The alternative is a growth rate lower than 4%. This would leave first-time buyers ‘holding the bag’: in exchange for wiping out their savings and over-leveraging themselves to save the retiree generation, these new buyers will be rewarded by owning an asset that rises in value at half the rate of the stock market.
Current Policy & A Better Solution
The cost to society of high housing prices – whether in the form of high rents or high costs to enter the housing market – is a form of indirect taxation imposed on non-owners. This is an indirect transfer of wealth to home-owners. Political maneuvering is not necessary to impose this tax, since it exists by default due to government inaction and the structure of real estate (which involves determining the market value of a home by pointing to individual sales and individual rents paid). The correct solution is for our society to assist retirees by actively imposing a higher tax on high income-earners, by utilizing the progressive tax rate system, rather than transferring wealth indirectly from renters and first-time home-buyers.

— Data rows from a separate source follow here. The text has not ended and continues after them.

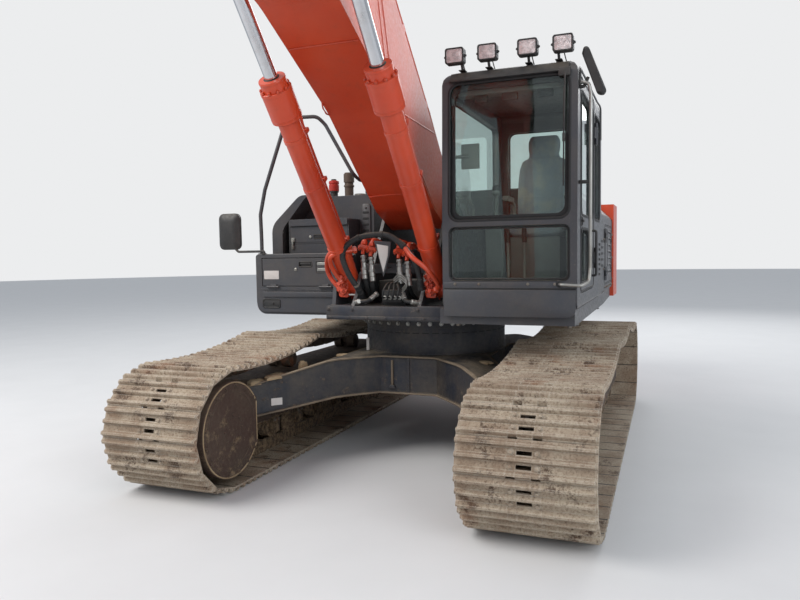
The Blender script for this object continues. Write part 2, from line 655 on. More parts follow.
def shoe_mesh():
    """One shoe: x across, y along the path, z outwards. The plate has two mud slots and two notches."""
    piece = Piece("shoe", None, None, local)
    half, slot, notch, rim = SHOE_W / 2, 44, 98, 12

    def strip(x0, x1, u0, u1, top=1.0):
        line = shoe_profile(u0, u1)
        line = [(u0, -3 if u0 < 0.01 else 0)] * (line[0][0] > u0) + line
        line += [(u1, 0)] * (line[-1][0] < u1)
        outline = [(u * PITCH, h if h <= 0 else h * top) for u, h in line]
        outline += [(u1 * PITCH, -SHOE_T), (u0 * PITCH, -SHOE_T)]
        piece.skin([[(x, y, z) for y, z in outline] for x in sorted((x0, x1))])

    for s in SIDES:
        strip(s * half, s * (half - rim), 0.005, 0.985, 0.72)
        strip(s * (half - rim), s * notch, 0.005, 0.985)
        strip(s * notch, s * slot, 0.055, 0.985)
    for u0, u1 in ((0.005, 0.245), (0.355, 0.60), (0.70, 0.985)):
        strip(-slot, slot, u0, u1)
    for s in SIDES:
        for x, u in ((76, 0.30), (74, 0.66)):
            piece.bolt((s * x, u * PITCH, -1), UP, 22)
    return loose(piece)


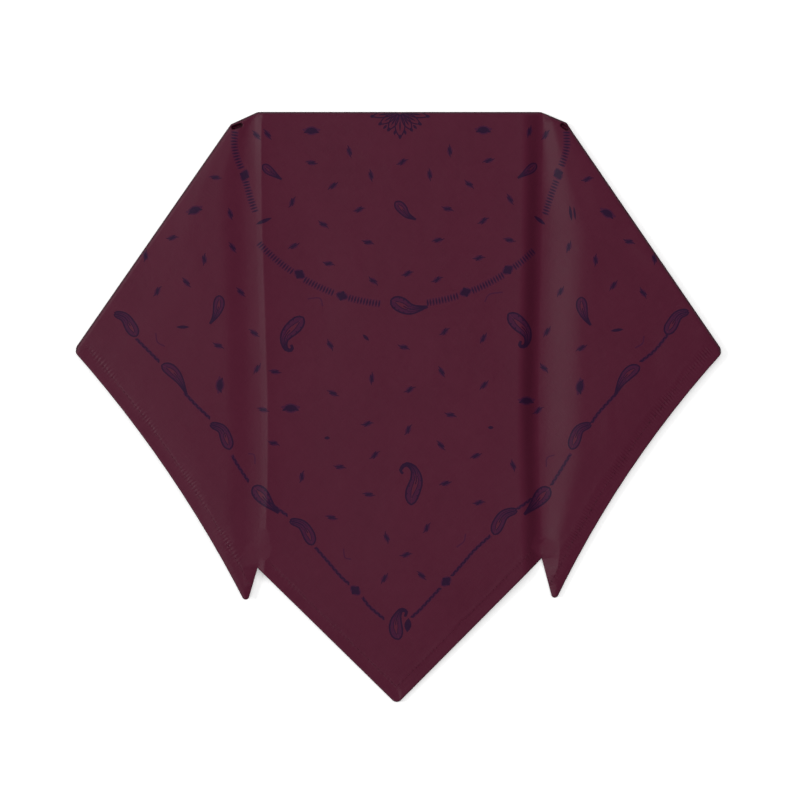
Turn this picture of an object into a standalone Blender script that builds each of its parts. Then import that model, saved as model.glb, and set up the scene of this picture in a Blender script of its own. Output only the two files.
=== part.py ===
"""Bandana: one hemmed square of thin cotton, folded corner to corner and laid flat.

The top fold is at the far side (+Y) and the bottom corner at the near side (-Y). Both side corners are
turned under along a slanting fold, and a soft pleat on each side parts the raised middle from a wing.
Plan sizes are in millimetres from the middle of the top fold, x to the right and y away from the hem.
"""
import math

import bpy
from mathutils import Matrix, Vector
from mathutils.geometry import delaunay_2d_cdt

for old in list(bpy.data.objects):
    bpy.data.objects.remove(old)

MM = 0.001
LEFT, RIGHT = -1, 1

# The cut and its plies.
CLOTH_SIDE = 560.0
BOTTOM_CORNER = CLOTH_SIDE / math.sqrt(2) + 3.0     # the bias of the cloth gives a little
WALL = 1.0
HEM_WALL = 1.8                                      # the edge is turned twice, so three plies
HEM_WIDTH = 9.0
GAP = 0.3

# Outline of the folded cloth, x away from the middle on each side.
OUTLINE = (
    {"point": "fold_end", LEFT: (95.8, 0.0), RIGHT: (94.8, 0.0), "round": 6.0},
    {"point": "shoulder", LEFT: (113.9, -8.3), RIGHT: (112.2, -7.3), "round": 2.0},
    {"point": "shoulder_turn", LEFT: (117.4, -13.2), RIGHT: (115.8, -12.8), "round": 4.0},
    {"point": "outer_corner", LEFT: (219.7, -160.6), RIGHT: (217.6, -161.4), "round": 5.5},
    {"point": "tip", LEFT: (103.2, -332.4), RIGHT: (103.5, -331.6), "round": 2.4},
    {"point": "notch", LEFT: (95.8, -307.0), RIGHT: (95.4, -300.6)},
)
HEM_SAG = {LEFT: 6.7, RIGHT: 7.5}                   # how far a wing's hem hollows inward
BOTTOM_X = -2.2
BOTTOM_ROUND = 4.0
ARC_STEPS = 4
HEM_STEPS = 12                                      # straight runs along each hem and outer fold
FOLD_STEPS = 9

# One pleat on each side: how far beyond its crease its lowest line lies, the fall from the middle
# down to that line, and the wing's ridge beyond it.
PLEATS = {
    LEFT: {"valley": 7.5, "fall": 13.2, "ridge": 19.0},
    RIGHT: {"valley": 0.0, "fall": 14.0, "ridge": 22.0},
}

# How far out from the middle each pleat's crease runs, from the top fold down.
CREASES = (
    {"y": 0.0, LEFT: 97.4, RIGHT: 96.2},
    {"y": -70.0, LEFT: 96.8, RIGHT: 95.6},
    {"y": -145.0, LEFT: 94.4, RIGHT: 93.8},
    {"y": -215.0, LEFT: 92.8, RIGHT: 93.2},
    {"y": -275.0, LEFT: 94.0, RIGHT: 94.8},
    {"y": -335.0, LEFT: 96.6, RIGHT: 95.8},
)

# Height of the front ply's face along sections across the cloth, from the top fold to the corner.
SECTIONS = (
    {"y": 0.0, "middle": 8.8, "crease": 5.4, "ridge": 7.0, "dish": 6.8, "edge": 7.0},
    {"y": -45.0, "middle": 9.4, "crease": 4.6, "ridge": 7.6, "dish": 6.8, "edge": 7.6},
    {"y": -110.0, "middle": 9.6, "crease": 4.3, "ridge": 8.2, "dish": 6.2, "edge": 8.2},
    {"y": -160.0, "middle": 9.6, "crease": 4.2, "ridge": 8.2, "dish": 5.8, "edge": 7.4},
    {"y": -220.0, "middle": 9.4, "crease": 4.2, "ridge": 7.8, "dish": 5.6, "edge": 5.2},
    {"y": -290.0, "middle": 8.8, "crease": 4.2, "ridge": 6.6, "dish": 5.4, "edge": 4.6},
    {"y": -335.0, "middle": 7.0, "crease": 4.2, "ridge": 5.2, "dish": 4.8, "edge": 4.4},
    {"y": -400.0, "middle": 4.6, "crease": 4.2, "ridge": 5.0, "dish": 4.6, "edge": 4.4},
)
DISH_AT = 0.45                                      # share of the way from the ridge to the edge
NARROW_VALLEY = 0.25                                # a narrow wing has its lowest line
NARROW_RIDGE = 0.45                                 # and its ridge these shares of the way out
FOLD_ROLL = 5.0                                     # how far in the round of a fold reaches
FOLD_EDGE_Z = 2.6                                   # height of the face at a fold's outermost line
HEM_DROOP = 24.0                                    # how far in from the hem the cloth starts to sink
HEM_SINK = 0.14                                     # and the share of its height that it loses
SLOPE_STEP = 0.2
LEAST_COSINE = 0.45                                 # limits a ply's upright thickness on a fold

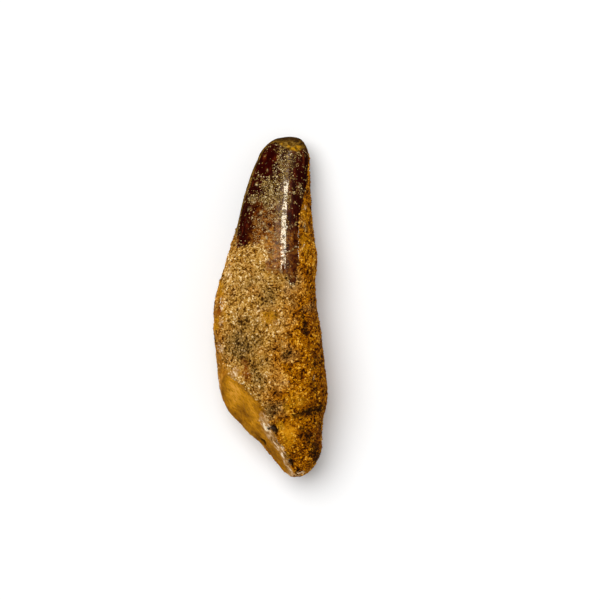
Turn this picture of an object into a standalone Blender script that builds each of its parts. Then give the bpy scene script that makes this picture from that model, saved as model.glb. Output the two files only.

Of course, a larger problem with any sort of redistribution is that it does not increase the size of the economic pie, but merely shifts portions of the same pie around. Maintaining high housing prices – no matter who funds it – does not generate wealth. In fact, it removes wealth from other sectors of society, such as Main Street shops, which rely on locals having ample discretionary spending.
Barring a substantial increase of efficiency or resources in the Canadian economy, the only viable solution from this position is to progressively increase taxation on wealthy individuals and corporations, while aggressively building housing to alleviate the suffering of renters and first-time buyers. This will resolve the retirement issue without placing further burdens on the working class.